Even with public funding there will be costs to producers. “This is a federal, state and industry partnership. We expect all three entities to contribute,” says Keith Collins, USDA chef economist.
He spells out three cost categories for NAIS:
Infrastructure development. Building a repository for premises, animal and group/lot ID, as well as tracking. This involves building state systems, as they will be responsible for implementation and maintenance. Government funds focus on infrastructure development.
Individual animal identification. Some species will be identified via groups or lots, such as most hogs and poultry. However, many species will require individual identification, such as cattle, horses, as well as any animal removed from a group/lot. Individual identification can be costly.
The cost of reporting animal movements to the system and animal tracking “is the one we know the least about,” says Collins.
“As we bring the tracking system on line over the coming year, we will learn where efficiencies can be gained and we’ll be in a better position to figure out what the costs will be,” he adds.

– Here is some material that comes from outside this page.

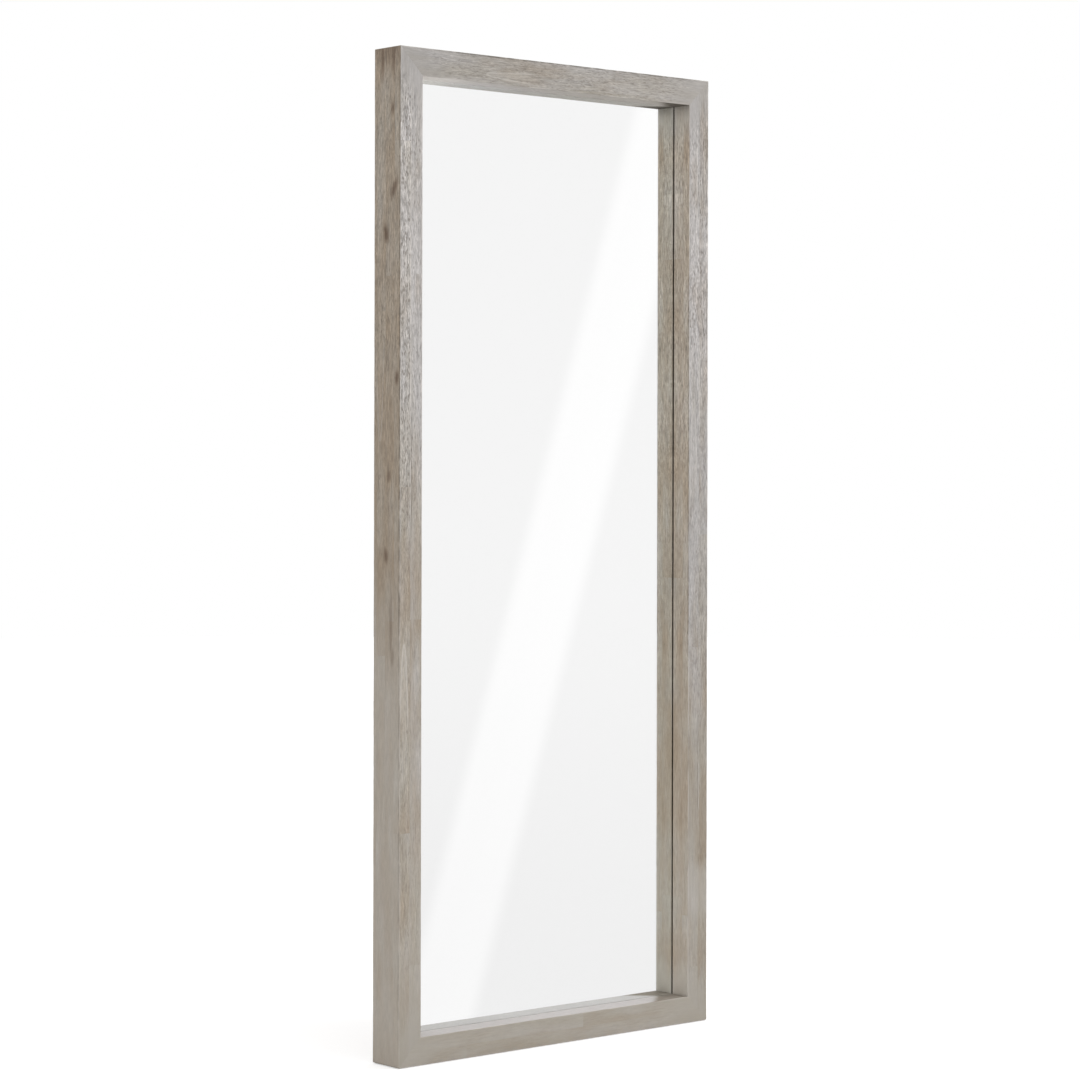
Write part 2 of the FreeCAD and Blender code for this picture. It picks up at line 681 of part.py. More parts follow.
def screw_hole(length):
    """The hole round such a screw, open above its head."""
    profile = screw_profile(length, get("screw_gap"))
    mouth = get("overrun")
    return turned([Vector(0, 0, mouth), Vector(profile[0].x, 0, mouth)] + profile)


def dowel(gap=0.0, end_gap=0.0):
    """A dowel along Z with its middle at zero, or with gaps the bore for it."""
    radius, length = get("dowel_diameter") / 2 + gap, get("dowel_length") + 2 * end_gap
    solid = Part.makeCylinder(radius, length, Vector(0, 0, -length / 2))
    if gap:
        return solid
    rims = [edge for edge in solid.Edges if isinstance(edge.Curve, Part.Circle)]
    return solid.makeChamfer(get("dowel_chamfer"), rims)


def driven(x, y, z, direction):
    """Where a screw's head is, and the way it is driven."""
    return Placement(Vector(x, y, z), Rotation(Vector(0, 0, -1), Vector(*direction)))


def spread(low, high, pitch):
    """Even places from low to high, no further apart than the pitch."""
    gaps = math.ceil((high - low) / pitch)
    return [low + (high - low) * number / gaps for number in range(gaps + 1)]


def brace_screw_places():
    """Two holes in each leg of each brace."""
    line, surface = get("brace_line"), get("back") + get("brace_thickness")
    places = []
    for across, up, _ in CORNERS.values():
        bottom = get("pad_proud") if up > 0 else get("top")
        for hole in (get("brace_near_hole"), get("brace_far_hole")):
            for inward, along in ((hole, line), (line, hole)):
                x, z = across * (get("side") - inward), bottom + up * along
                places.append(driven(x, surface, z, (0, -1, 0)))
    return places


def batten_screw_places():
    """Through each batten, sideways into the wood beside the rabbet."""
    y, end = get("batten_middle"), get("batten_screw_end")
    low, high = get("opening_bottom"), get("opening_top")
    inner = get("opening_width") / 2 - get("batten_width")
    reach = get("opening_width") / 2 - get("batten_screw_side")
    pitch = get("batten_screw_pitch")
    places = []
    for z in spread(low + end, high - end, pitch):
        for sign in (-1, 1):
            places.append(driven(sign * inner, y, z, (sign, 0, 0)))
    for x in spread(-reach, reach, pitch):
        places.append(driven(x, y, low + get("batten_width"), (0, 0, -1)))
        places.append(driven(x, y, high - get("batten_width"), (0, 0, 1)))
    return places


def bar_screw_places():
    """Two through each tongue of the cross bar into the side batten."""
    step = get("bar_height") / 4
    line, back = get("batten_line"), get("bar_back")
    return [
        driven(sign * line, back, get("middle") + up * step, (0, -1, 0))
        for sign in (-1, 1)
        for up in (-1, 1)
    ]


def hanger_screw_places():
    """Two through each hanger strap into the stile."""
    surface, first = get("back") + get("strap_thickness"), get("strap_screw_drop")
    return [
        driven(sign * get("wall_line"), surface, get("eye_axis") - drop, (0, -1, 0))
        for sign in (-1, 1)
        for drop in (first, first + get("strap_screw_pitch"))
    ]


def bumper_screw_places():
    """One through each wall bumper into the stile."""
    surface = get("back") + get("bumper_height") - get("bumper_well_depth")
    end = get("bumper_end")
    return [
        driven(sign * get("wall_line"), surface, z, (0, -1, 0))
        for sign in (-1, 1)
        for z in (get("pad_proud") + end, get("top") - end)
    ]


def dowel_places(corner):
    """Two dowels square to a mitre, one in the lip and one beside the rabbet."""
    across, up, _ = CORNERS[corner]
    inset = get("face_width") / 2
    bottom = get("pad_proud") if up > 0 else get("top")
    x, z = across * (get("side") - inset), bottom + up * inset
    turn = Rotation(Vector(0, 0, 1), Vector(across, 0, up))
    return [Placement(Vector(x, get(y), z), turn) for y in ("dowel_front", "dowel_rear")]


def group(label, shape, places):
    """A sub-part of like pieces, each its own solid."""
    feature = doc.addObject("Part::Feature", label)
    feature.Shape = Part.makeCompound([shape.transformed(p.toMatrix()) for p in places])
    return keep(feature, label)


def fasteners():
    """Makes the screws and dowels, and returns the shapes of all their holes and the pads' recesses."""
    cutters = []
    for label, length, places in (
        ("brace_screws", get("plate_screw_length"), brace_screw_places()),
        ("batten_screws", get("batten_screw_length"), batten_screw_places()),
        ("cross_bar_screws", get("lap_screw_length"), bar_screw_places()),
        ("hanger_screws", get("plate_screw_length"), hanger_screw_places()),
        ("bumper_screws", get("plate_screw_length"), bumper_screw_places()),
    ):
        group(label, screw(length), places)
        hole = screw_hole(length)
        cutters += [hole.transformed(p.toMatrix()) for p in places]
    bore = dowel(get("glue_gap"), get("dowel_end_gap"))
    for corner in CORNERS:
        places = dowel_places(corner)
        group(corner + "_dowels", dowel(), places)
        cutters += [bore.transformed(p.toMatrix()) for p in places]
    radius, overrun = get("pad_diameter") / 2 + get("pad_gap"), get("overrun")
    low, deep = get("pad_proud") - overrun, get("pad_recess") + overrun
    for sign in (-1, 1):
        for y in (get("front") + get("pad_face_inset"), get("back") - get("pad_face_inset")):
            corner = Vector(sign * (get("side") - get("pad_side_inset")), y, low)
            cutters.append(Part.makeCylinder(radius, deep, corner))
    feature = doc.addObject("Part::Feature", "fastener_holes")
    feature.Shape = Part.makeCompound(cutters)
    return feature


def check_and_export():
    """Stops if any object failed or any sub-part isn't sound, then writes each sub-part."""
    doc.recompute()
    for item in doc.Objects:
        if {"Invalid", "Error"} & set(item.State):
            raise ValueError(f"{item.Label} failed: {item.State}")
    for label, item in NODES.items():
        if item.Shape.isNull() or not item.Shape.isValid() or not item.Shape.Solids:
            raise ValueError(f"{label} has no sound solid")
    os.makedirs("parts", exist_ok=True)
    for label, item in NODES.items():
        item.Shape.exportStep(f"parts/{label}.step")
        print(f"{label}: {len(item.Shape.Solids)} solid(s), {item.Shape.Volume:.0f} mm3")
    whole = Part.makeCompound([item.Shape for item in NODES.values()]).BoundBox
    print(f"{len(NODES)} sub-parts, {whole.XLength:.1f} x {whole.YLength:.1f} x {whole.ZLength:.1f}")


fill_sheets()
holes = fasteners()
for name in MEMBERS:
    member(name)
mirror_glass()
glazing_tape()
setting_blocks()
backing_board()
battens()
cross_bar()
for name in CORNERS:
    corner_brace(name)
    wall_bumper(name)
for name, line in (("left", "-wall_line"), ("right", "wall_line")):
    hanger_strap(name, line)
    hanger_ring(name, line)
floor_pads()
check_and_export()
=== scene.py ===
"""Full-length standing mirror: a deep box frame of washed wood with a mirror glass set back in it.

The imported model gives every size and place. The four frame members and the glass are made again
here with their worn and polished surfaces, and the other pieces get their finishes. Lengths are
in metres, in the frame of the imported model: X across the mirror, Y from front to back, Z up.
"""

import json
import logging
import math
from collections.abc import Iterable, Iterator, Mapping, Sequence
from dataclasses import dataclass
from enum import Enum, IntEnum
from functools import cached_property, reduce

import bmesh
import bpy
from mathutils import Matrix, Quaternion, Vector, noise

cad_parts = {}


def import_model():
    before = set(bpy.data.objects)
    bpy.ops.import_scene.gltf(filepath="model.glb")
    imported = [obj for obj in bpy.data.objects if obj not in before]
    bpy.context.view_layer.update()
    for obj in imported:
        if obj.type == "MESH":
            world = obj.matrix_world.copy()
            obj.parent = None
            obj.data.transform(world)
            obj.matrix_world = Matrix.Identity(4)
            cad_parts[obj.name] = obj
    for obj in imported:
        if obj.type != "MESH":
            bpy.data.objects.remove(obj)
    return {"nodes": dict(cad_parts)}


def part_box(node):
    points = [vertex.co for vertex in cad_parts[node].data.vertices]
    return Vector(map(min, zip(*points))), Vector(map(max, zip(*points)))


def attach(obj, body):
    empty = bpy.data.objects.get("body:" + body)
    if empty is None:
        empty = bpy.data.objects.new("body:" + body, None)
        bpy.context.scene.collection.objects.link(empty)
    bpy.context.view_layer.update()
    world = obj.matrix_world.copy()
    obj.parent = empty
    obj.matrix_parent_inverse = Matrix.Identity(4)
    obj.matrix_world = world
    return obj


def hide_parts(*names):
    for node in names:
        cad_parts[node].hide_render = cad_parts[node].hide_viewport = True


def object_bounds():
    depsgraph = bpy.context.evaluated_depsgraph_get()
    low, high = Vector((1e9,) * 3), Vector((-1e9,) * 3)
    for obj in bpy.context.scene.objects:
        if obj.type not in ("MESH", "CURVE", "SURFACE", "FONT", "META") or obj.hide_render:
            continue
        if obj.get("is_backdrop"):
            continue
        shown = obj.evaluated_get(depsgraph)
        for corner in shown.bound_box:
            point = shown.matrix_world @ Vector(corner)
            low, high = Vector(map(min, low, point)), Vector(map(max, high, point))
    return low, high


LOG = logging.getLogger("standing_mirror")
MM = 0.001

Colour = tuple[float, float, float, float]
Socket = bpy.types.NodeSocket
Feed = Socket | float | Sequence[float]
Span = tuple[float, float]
WHITE: Colour = (1.0, 1.0, 1.0, 1.0)


def tone(red: float, green: float, blue: float) -> Colour:
    """A colour in scene-linear numbers from its sRGB numbers, 0 to 255."""
    shares = (number / 255 for number in (red, green, blue))
    return (*(s / 12.92 if s <= 0.04045 else ((s + 0.055) / 1.055) ** 2.4 for s in shares), 1.0)


def ease(value: float, low: float, high: float) -> float:
    """A smooth step: 0 below low, 1 above high."""
    share = min(1.0, max(0.0, (value - low) / (high - low)))
    return share * share * (3 - 2 * share)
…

It’s worth noting that the animal ID movement is not exclusive to the United States; it is spanning the globe. At an international food exhibition in Montreal this spring, Daniel Chaisemartin, representing the World Trade Organization for Animal Health (OIE), said there is much interest in developing standardized animal traceability systems globally. So, OIE has developed a working group to provide its 167 members with technical assistance toward that goal.
“Identification and traceability are considered key tools in the sphere of animal health, public health and trade,” he said.
All the more reason why it’s good to see USDA moving forward with the NAIS timeline.